# Memorable Memorial Day with 15 Pomps Landed!!!



## fishin for pompanos (May 10, 2012)

What a Memorial day to remember. We hit the beach at 7:30 to do some fishing with some friends. Water was beautiful, skies were clear, and the winds were calm. Within the first hour we caught a Bluefish, a Blue runner and a Pompano. For the next 4 hours we caught more of the same. The best thing about it was that we only caught 3 catfish all day long. Water never got real rough and the so afternoon was really slow. Finished up the day around 4:00 with 15 Pompano, 6 Bluefish, 3 Ladyfish, 3 Catfish, 11 Blue runners and the biggest Remora that we have ever caught off the beach. All fish were caught on sand fleas and shrimp. Thanks JC for you, friends and a beautiful and wonderful Memorial Day.


----------



## Justin618 (Aug 18, 2013)

You're killing it. Love seeing your reports.

All on pomp rigs?


----------



## fishin for pompanos (May 10, 2012)

Justin618 said:


> You're killing it. Love seeing your reports.
> 
> All on pomp rigs?


Thanks, Yes all fish were caught on pomp rigs.


----------



## Justin618 (Aug 18, 2013)

fishin for pompanos said:


> Thanks, Yes all fish were caught on pomp rigs.


Thanks. Change youre name to "slaying pomps."


----------



## Penn720 (Nov 1, 2013)

Great Job...AGAIN! Are you fishing west of P'cola?
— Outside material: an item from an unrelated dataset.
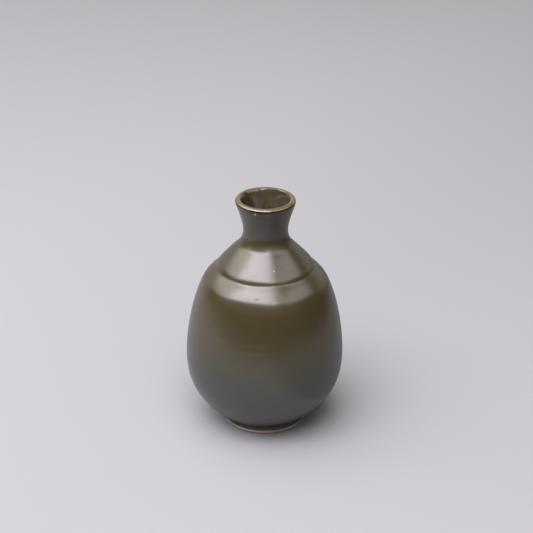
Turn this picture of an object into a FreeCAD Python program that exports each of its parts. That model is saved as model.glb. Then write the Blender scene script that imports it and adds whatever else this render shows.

The pomps have slowed WAY down on the P'cola beaches but I hear Gulf Shores is still catchin' 'em.

I fished Ft Pickens on Memorial Day and caught lots of fish, but no pomps. Keep up the good work!


----------



## Redchaser09 (May 12, 2014)

Outstanding!!! Congrats! Keep on catching!!


----------



## pompano67 (Oct 28, 2013)

Keep it up brother!!!!! Great job again !!!!


----------



## Gulflady (Jun 19, 2010)

Now that's a mess of pompano! Congrats and thanks for the report


----------



## lowprofile (Jan 6, 2013)

Careful with those remoras, they like to attack your nipples....


Nice haul!


----------